Thursday, May 13, 2010

Can Van Hollen Be Charged For Party To Crime In Homicide?

It was bound to happen.
A Milwaukee man who filed a civil rights lawsuit over his arrests for openly carrying a gun into stores has been charged with fatally shooting one man and wounding another outside his south side home over the weekend.

After the shooting, Jesus C. Gonzalez immediately called 911 to report the incident. He was wearing his empty holster as he surrendered to police when they arrived moments later, according to a criminal complaint. His gun was sitting nearby.

Gonzalez, 23, was charged Thursday with first-degree intentional homicide and attempted first-degree intentional homicide in the death of Danny John and the wounding of his nephew, Jered Corn. Gonzalez is being held at the Milwaukee County Jail on $100,000 bail, according to jail and court records.

Coincidentally, a federal judge had dismissed his civil suit Tuesday.

Knowing the gun nuts, they will totally blow off that their hero murdered someone and tried to murder a second person. The will instead focus their outrage at U.S. District Judge Lynn Adelman who dismissed Gonzalez's frivolous lawsuit, and offered some clairvoyant thoughts:

On Tuesday, U.S. District Judge Lynn Adelman dismissed Gonzalez's civil rights complaint, saying police officers indeed had probable cause to arrest him in each instance, and that even if they had not, the officers had qualified immunity from claims such as the one Gonzalez had filed. He had alleged privacy and due process violations.
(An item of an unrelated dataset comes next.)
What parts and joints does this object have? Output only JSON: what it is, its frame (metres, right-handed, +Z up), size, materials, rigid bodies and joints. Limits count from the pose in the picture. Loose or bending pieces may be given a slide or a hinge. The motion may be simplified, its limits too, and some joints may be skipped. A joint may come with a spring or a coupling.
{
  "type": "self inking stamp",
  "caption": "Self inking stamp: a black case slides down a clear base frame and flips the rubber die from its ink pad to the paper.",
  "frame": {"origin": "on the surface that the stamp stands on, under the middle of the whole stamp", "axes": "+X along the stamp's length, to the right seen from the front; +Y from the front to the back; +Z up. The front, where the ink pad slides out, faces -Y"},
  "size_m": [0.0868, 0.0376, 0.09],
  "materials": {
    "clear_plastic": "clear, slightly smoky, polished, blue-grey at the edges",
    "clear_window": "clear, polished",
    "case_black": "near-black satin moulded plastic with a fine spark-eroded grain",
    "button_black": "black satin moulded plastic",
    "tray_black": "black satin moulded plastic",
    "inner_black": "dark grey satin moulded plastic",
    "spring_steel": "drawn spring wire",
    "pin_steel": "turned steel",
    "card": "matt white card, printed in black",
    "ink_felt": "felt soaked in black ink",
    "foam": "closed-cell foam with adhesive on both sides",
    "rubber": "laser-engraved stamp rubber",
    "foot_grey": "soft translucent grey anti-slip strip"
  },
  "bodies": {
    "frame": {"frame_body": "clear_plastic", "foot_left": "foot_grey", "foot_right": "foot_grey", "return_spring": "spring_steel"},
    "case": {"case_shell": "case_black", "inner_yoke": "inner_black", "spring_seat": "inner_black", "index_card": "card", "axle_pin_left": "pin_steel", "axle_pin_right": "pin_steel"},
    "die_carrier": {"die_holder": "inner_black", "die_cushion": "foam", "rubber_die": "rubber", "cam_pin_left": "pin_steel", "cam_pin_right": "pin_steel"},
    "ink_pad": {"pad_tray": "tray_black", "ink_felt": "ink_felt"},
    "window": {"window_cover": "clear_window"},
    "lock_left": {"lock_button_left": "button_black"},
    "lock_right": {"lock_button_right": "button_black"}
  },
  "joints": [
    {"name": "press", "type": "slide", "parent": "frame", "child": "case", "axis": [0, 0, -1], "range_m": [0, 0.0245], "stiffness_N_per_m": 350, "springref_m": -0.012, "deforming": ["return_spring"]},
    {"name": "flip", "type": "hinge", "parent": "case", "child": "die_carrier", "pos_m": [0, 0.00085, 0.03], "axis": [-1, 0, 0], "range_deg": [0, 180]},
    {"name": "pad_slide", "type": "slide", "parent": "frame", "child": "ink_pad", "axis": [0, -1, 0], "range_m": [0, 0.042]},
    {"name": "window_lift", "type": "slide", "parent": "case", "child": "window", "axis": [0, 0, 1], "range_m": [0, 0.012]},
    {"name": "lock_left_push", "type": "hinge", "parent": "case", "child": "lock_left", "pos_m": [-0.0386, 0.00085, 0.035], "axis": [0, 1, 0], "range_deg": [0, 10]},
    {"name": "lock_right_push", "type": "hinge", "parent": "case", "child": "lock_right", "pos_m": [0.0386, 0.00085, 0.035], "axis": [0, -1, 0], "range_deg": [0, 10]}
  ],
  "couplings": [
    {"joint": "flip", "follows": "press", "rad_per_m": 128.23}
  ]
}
Adelman also rejected Gonzalez's claim that because police in West Milwaukee and Chilton held his gun for months before returning it, they violated his rights against illegal search and seizure.

His order may likely anger open carry proponents.
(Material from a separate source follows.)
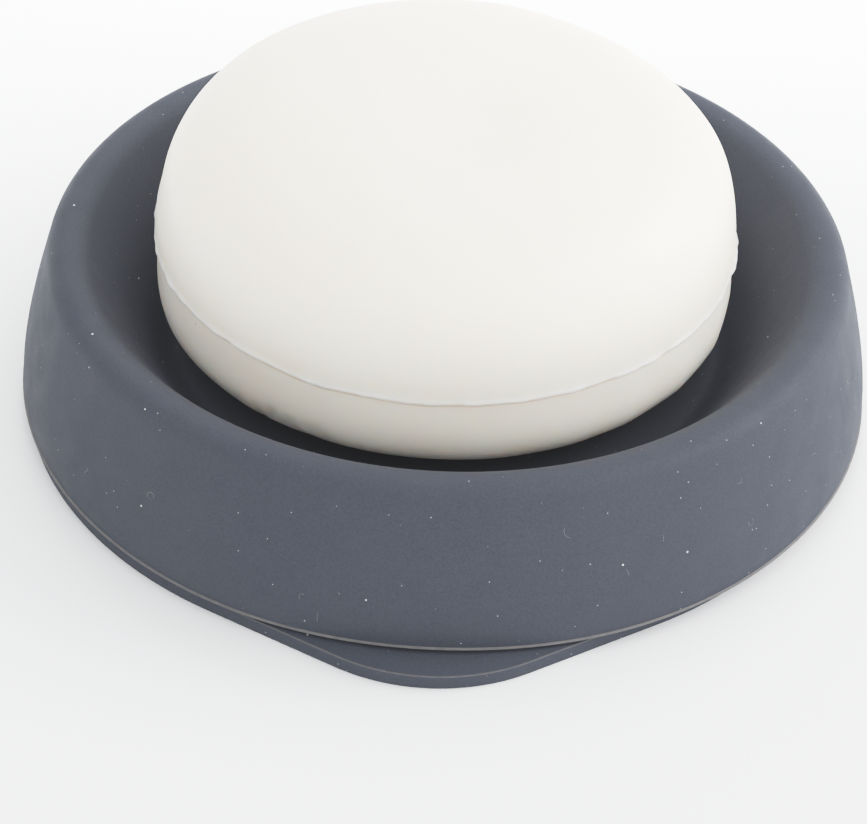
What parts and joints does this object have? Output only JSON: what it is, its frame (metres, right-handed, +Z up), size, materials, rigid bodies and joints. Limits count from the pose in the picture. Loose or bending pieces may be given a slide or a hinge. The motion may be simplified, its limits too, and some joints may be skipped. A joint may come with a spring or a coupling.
{
  "type": "soap dish",
  "caption": "Round self-draining soap dish: a domed silicone dish on a teardrop tray with a pouring spout, holding a round bar of soap.",
  "frame": {"origin": "on the table, at the tray's flat underside, under the dish's vertical axis", "axes": "+Z up, -Y towards the spout, +X to the right when the spout points at the viewer"},
  "size_m": [0.1152, 0.1191, 0.0452],
  "materials": {
    "tray_silicone": "matte dark blue-grey silicone",
    "dish_silicone": "matte dark blue-grey silicone",
    "soap": "smooth cream pressed soap"
  },
  "bodies": {
    "tray_body": {"drain_tray": "tray_silicone"},
    "dish_body": {"dish": "dish_silicone"},
    "soap_body": {"soap_bar": "soap"}
  },
  "joints": [
    {"name": "dish_lift", "type": "slide", "parent": "tray_body", "child": "dish_body", "axis": [0, 0, 1], "range_m": [0, 0.05]},
    {"name": "soap_lift", "type": "slide", "parent": "dish_body", "child": "soap_body", "axis": [0, 0, 1], "range_m": [0, 0.06]}
  ]
}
"No reasonable person would dispute that walking into a retail store openly carrying a firearm is highly disruptive conduct which is virtually certain to create a disturbance.

"This is so because when employees and shoppers in retail stores see a person carrying a lethal weapon, they are likely to be frightened and possibly even panicky. Many employees and shoppers are likely to think that the person with the gun is either deranged or about to commit a felony or both.

"Further, it is almost certain that someone will call the police. And when police respond to a 'man with a gun' call, they have no idea what the armed individual's intentions are. The volatility inherent in such a situation could easily lead to someone being seriously injured or killed," Adelman wrote.

Of course, all of this was triggered by Attorney General J.B. Van Hollen, who had issued an opinion that it's just okey-dokey to do the open carry thing. Way to put politics before people. But can we possibly charge Van Hollen for Party to the Crime of Murder, or at least aiding and abetting?

See also: Bearing Arms and Pallbearers

17 comments:

  1. Typical chris...comments filled with false premises; “they will totally blow off that their hero”, and “all of this was triggered by Attorney General J.B. Van Hollen”.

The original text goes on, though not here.